Strong governance ensures data trustworthiness.

PixelForce and Data Warehousing

At PixelForce, data warehousing is integral to analytics and BI projects. Whether consolidating data from fitness apps, marketplace platforms, or enterprise systems, our expertise in warehouse design, ETL implementation, and analytics infrastructure enables organisations to gain comprehensive insights from their data. Our projects have generated over 800 million dollars in revenue for clients, partly through optimising operations with data insights.

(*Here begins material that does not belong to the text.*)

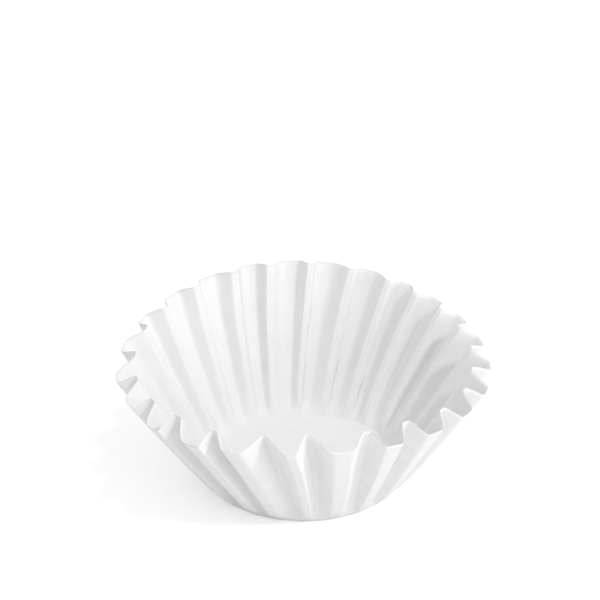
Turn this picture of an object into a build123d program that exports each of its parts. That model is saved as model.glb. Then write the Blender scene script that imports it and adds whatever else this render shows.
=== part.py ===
"""Basket coffee filter: one disc of crepe paper pressed into a flat-bottomed, fluted cup.

The frame: +Z up, the origin at the middle of the floor's underside, the low side of the rim
towards -Y. The paper keeps its length, so every place on the wall is described by its share
of the slant, which runs from 0 at the floor's crease to 1 at the cut edge of the disc.
"""

from build123d import *
import os
from math import cos, hypot, pi, radians, sin, sqrt, tanh

# Driving sizes, in millimetres
floor_radius = 41.5      # flat round floor, out to its crease
slant = 65.0             # paper between the crease and the cut edge
paper = 0.2              # thickness of the sheet
spread = 30.8            # how far the mean rim stands out from the crease, level
flute_depth = 7.2        # inner fold to outer fold at the rim, level
lean = 5.2               # how far the rim has sagged towards -Y
rim_dip = 2.8            # how far the rim is low at -Y and high at +Y
rim_oval = 3.3           # how far the rim is low at two opposite sides and high between them
oval_side = 9.0          # direction of the first of the two low sides, in degrees

# How the flutes run
flutes = 24
flatness = 1.6           # 0 is a plain wave; more gives flatter folds and steeper flanks
broader_outside = 0.2    # 0 makes outer and inner folds alike; more makes the outer ones broader
depth_power = 0.65       # flutes deepen quickly above the crease, then slowly
twist = 6.0              # degrees that the folds turn between the crease and the rim
first_fold = 189.1       # direction of the first outer fold at the rim, in degrees
crowding_once = 3.3      # degrees that the flutes crowd together on one side
crowding_twice = 3.2     # degrees that they crowd together on two sides
crowded_side = 137.5     # direction of the one side
crowded_pair = 35.5      # direction of the first of the two

# Rows of the wall, as shares of the slant, and the corners of each flank between one fold's
# middle and the next one's, as shares of the flank
rows = (0.0, 0.06, 0.2, 0.55, 1.0)
corners = (0.0, 0.3, 0.7, 1.0)


def fold_direction(turn, share):
    """Direction in radians of a place on the wall; turn counts flutes from the first fold."""
    even = first_fold + 360.0 * turn / flutes
    once = crowding_once * cos(radians(even - crowded_side))
    twice = crowding_twice * cos(2.0 * radians(even - crowded_pair))
    return radians(even - once + twice + twist * (1.0 - share))


def fold_wave(turn):
    """1 at the middle of an outer fold and -1 at the middle of an inner one, flat about both."""
    outermost = tanh(flatness * (1.0 + broader_outside))
    innermost = tanh(flatness * (broader_outside - 1.0))
    here = tanh(flatness * (cos(2.0 * pi * turn) + broader_outside))
    return 2.0 * (here - innermost) / (outermost - innermost) - 1.0


def wall_point(turn, share):
    """A place on the outer face of the wall, as x, y and z."""
    depth = flute_depth * share**depth_power
    out = spread * share + 0.5 * depth * fold_wave(turn)
    direction = fold_direction(turn, share)
    rise = sqrt((slant * share) ** 2 - out**2)
    oval = cos(2.0 * (direction - radians(oval_side)))
    rise += share * (rim_dip * sin(direction) - rim_oval * oval)
    radius = floor_radius + out
    return Vector(radius * cos(direction), radius * sin(direction) - lean * share, rise)


def run_at(turn, share):
    """The way the row runs at a place on the wall."""
    return (wall_point(turn + 0.01, share) - wall_point(turn - 0.01, share)).normalized()


def inner_point(turn, share):
    """The same place on the inner face, one thickness of leaning paper further in."""
    run = run_at(turn, share)
    level_run = hypot(run.X, run.Y)
    level_paper = paper * hypot(1.0, spread / sqrt(slant**2 - spread**2))
    inwards = Vector(-run.Y, run.X, 0) * (level_paper / level_run)
    floor_top = paper if share == 0.0 else 0.0
    return wall_point(turn, share) + inwards + Vector(0, 0, floor_top)


def row_curves(place, share):
    """One row of the wall, as a curve from each corner to the next."""
    turns = [(flank + corner) / 2.0 for flank in range(2 * flutes) for corner in corners[:-1]]
    curves = []
    with BuildLine():
        for start, end in zip(turns, turns[1:] + [flutes]):
            ends = (run_at(start, share), run_at(end, share))
            curves.append(Spline(place(start, share), place(end, share), tangents=ends))
    return curves


def skin(lower_row, upper_row):
    """Faces between two rows, one for each pair of curves."""
    return [Face.make_surface_from_curves(*pair) for pair in zip(lower_row, upper_row)]


outer_rows = [row_curves(wall_point, share) for share in rows]
inner_rows = [row_curves(inner_point, share) for share in rows]

faces = [Face(Wire(outer_rows[0])), Face(Wire(inner_rows[0]))]
for lower_row, upper_row in zip(outer_rows, outer_rows[1:]):
    faces += skin(lower_row, upper_row)
for lower_row, upper_row in zip(inner_rows, inner_rows[1:]):
    faces += skin(lower_row, upper_row)
faces += skin(outer_rows[-1], inner_rows[-1])

with BuildPart() as filter_paper:
    add(Solid(Shell(faces)))

filter_paper.part.label = "filter_paper"

os.makedirs("parts", exist_ok=True)
export_step(filter_paper.part, "parts/filter_paper.step")
print("paper volume, mm3:", round(filter_paper.part.volume, 1))
print("size, mm:", filter_paper.part.bounding_box().size)
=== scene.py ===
"""Looks for the basket coffee filter: one disc of crepe paper pressed into a fluted cup."""

import math

import bpy
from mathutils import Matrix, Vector


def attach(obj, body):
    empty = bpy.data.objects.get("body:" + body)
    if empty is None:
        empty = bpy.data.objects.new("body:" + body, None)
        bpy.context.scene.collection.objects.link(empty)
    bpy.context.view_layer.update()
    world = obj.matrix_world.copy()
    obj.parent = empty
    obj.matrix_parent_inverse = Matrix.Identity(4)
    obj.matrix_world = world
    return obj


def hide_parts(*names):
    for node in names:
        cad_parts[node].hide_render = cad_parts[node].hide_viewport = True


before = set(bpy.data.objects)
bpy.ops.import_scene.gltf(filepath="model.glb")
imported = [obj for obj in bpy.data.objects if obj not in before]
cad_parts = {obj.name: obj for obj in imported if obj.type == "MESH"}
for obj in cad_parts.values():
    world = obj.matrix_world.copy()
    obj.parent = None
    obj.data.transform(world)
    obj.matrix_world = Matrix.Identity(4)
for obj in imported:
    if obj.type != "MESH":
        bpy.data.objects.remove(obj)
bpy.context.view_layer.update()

MM = 0.001

# The cup, in metres and degrees. These are the solid's sizes, with two differences: its depth
# power is 0.65, and it has no scallop.
FLOOR_RADIUS = 41.5 * MM
SLANT = 65.0 * MM
PAPER = 0.2 * MM
SPREAD = 30.8 * MM
FLUTE_DEPTH = 7.2 * MM
LEAN = 5.2 * MM
RIM_DIP = 2.8 * MM
RIM_OVAL = 3.3 * MM
OVAL_SIDE = 9.0
BACK_SCALLOP = 0.8 * MM
DEPTH_POWER = 0.5
TWIST = 6.0
FIRST_FOLD = 189.1
CROWDING_ONCE = (3.3, 137.5)
CROWDING_TWICE = (3.2, 35.5)

# How each fold strays from even, counter-clockwise from the first: degrees, how far it stands
# out or in as a share of half the flute's depth, and how broad its flat is as a share of usual.
# Outer and inner folds take turns. The first two columns are a fitting program's results, rounded
# and in some rows changed; the third was set one by one.
FOLDS = (
    (0, 1.05, 1.0), (-3, 1.05, 1.0), (0, 0.95, 1.0), (-3.5, 1.1, 1.0),
    (0, 1.15, 1.0), (-4.5, 1.1, 1.0), (0.5, 1.2, 1.0), (-4, 0.8, 1.0),
    (-2.5, 1.1, 0.9), (-1, 1.1, 0.6), (1, 1.05, 0.7), (-1.5, 1.2, 0.8),
    (1, 0.9, 1.0), (3, 0.9, 1.0), (1.5, 1.05, 1.0), (2, 1.0, 1.0),
    (1, 1.05, 1.0), (2.5, 0.8, 1.0), (1, 0.95, 1.0), (2.5, 0.95, 1.0),
    (0.5, 0.95, 1.0), (0.5, 1.15, 1.0), (1.5, 0.9, 1.0), (0.5, 1.0, 1.0),
    (0.5, 0.95, 1.0), (-0.5, 0.9, 1.0), (0, 1.0, 1.0), (-3, 0.85, 1.0),
    (-1.5, 0.9, 1.0), (-4, 0.95, 1.0), (-2, 0.85, 1.0), (-5.5, 0.95, 1.0),
    (0, 1.0, 1.0), (-3.5, 0.95, 1.0), (2.5, 1.0, 1.0), (-1, 1.05, 1.0),
    (-0.5, 1.0, 1.0), (1.5, 1.05, 1.0), (0.5, 1.05, 1.0), (1, 1.05, 1.0),
    (1, 0.95, 1.0), (1.5, 0.9, 1.0), (0, 0.95, 1.0), (2, 0.9, 1.0),
    (-1, 1.0, 1.0), (-0.5, 0.95, 1.0), (-1.5, 0.95, 1.0), (-1.5, 1.05, 1.0),
)
FLUTES = len(FOLDS) // 2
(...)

Data Warehouse Modernisation

Trends in warehouse evolution:

  • Cloud migration - Moving from on-premise to cloud
  • Real-time analytics - Moving from batch to continuous processing
  • Self-service analytics - Empowering users with data access
  • AI and ML - Incorporating machine learning capabilities
  • Metadata management - Better data governance and discovery
  • Data mesh - Decentralised data ownership models

Warehouse Planning

Successful implementation requires:

  • Business case - Clear ROI and value proposition
  • Requirements gathering - Understanding analytical needs
  • Architecture design - Planning warehouse structure
  • Data assessment - Understanding data sources and quality
  • Technology selection - Choosing appropriate platforms
  • Phased approach - Implementing incrementally
  • Team building - Assembling necessary expertise
  • Change management - Preparing organisation for new capabilities

Conclusion

Data warehouses are foundational infrastructure for modern analytics. By consolidating data from multiple sources into a structured, optimised repository, data warehouses enable consistent analysis, inform decision-making, and drive competitive advantage. As organisations increasingly recognise data as strategic asset, data warehouses become essential infrastructure for success.